While renewable hydrogen is widely acknowledged to play a growing role in decarbonising the economy, challenges remain to control its purity. With supply from diverse sources including green, blue and regasified hydrogen from storage media, users need confidence that the gas they use is of sufficient quality that it will not damage key components such as fuel cells or infrastructure.
Working in partnership with the Herriot Watt University and Frauhofer UK, a new solution combining high brightness, coherent Optical Parametric Oscillator (OPO) laser technology from Chromacity Ltd., with advanced FTIR spectroscopy techniques, has been shown to offer advantages over current technologies. ISO 14687:2019, which defines thresholds for a wide range of contaminants in hydrogen for fuel cells, is being used to benchmark this exciting development.
Single light source in-line monitoring
Julian Hayes, CEO of Chromacity Ltd commented “Existing optical solutions for determining the purity of renewable hydrogen either compromise on spectral resolution and detection sensitivity or are overly complex making them expensive which limits deployment.

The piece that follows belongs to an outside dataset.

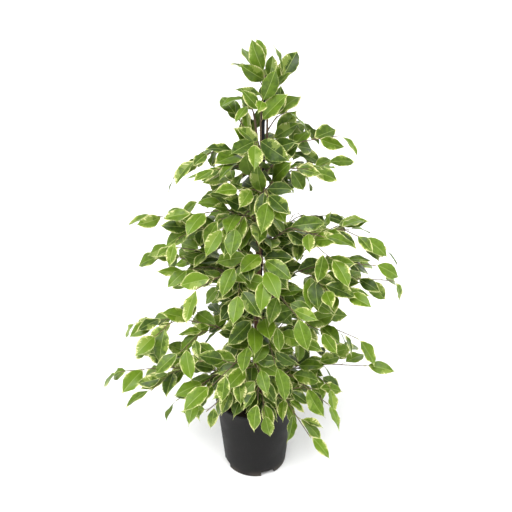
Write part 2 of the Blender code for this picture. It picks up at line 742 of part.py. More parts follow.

Likewise, the implementation of sensitive gas chromatography techniques is limited because the instrumentation is costly, bulky, and online sampling is challenging.”
He added “Based on a single light source, our solution removes the complexities of multi-source optical techniques and so lowers the cost of ownership. The broad, tuneable bandwidth of the OPO laser allows many contaminants to be detected, including broad or complex chemical signatures. Our instrument is designed to be used in-line and has been shown to monitor the five key contaminants in the renewable hydrogen production process (as detailed in ISO 14687) in real time”.
Mr Hayes concluded “Having been successfully tested in the lab on representative gas samples, the next stage of developing the system is to enable users to use live real-time data to drive optimisation of the production process.”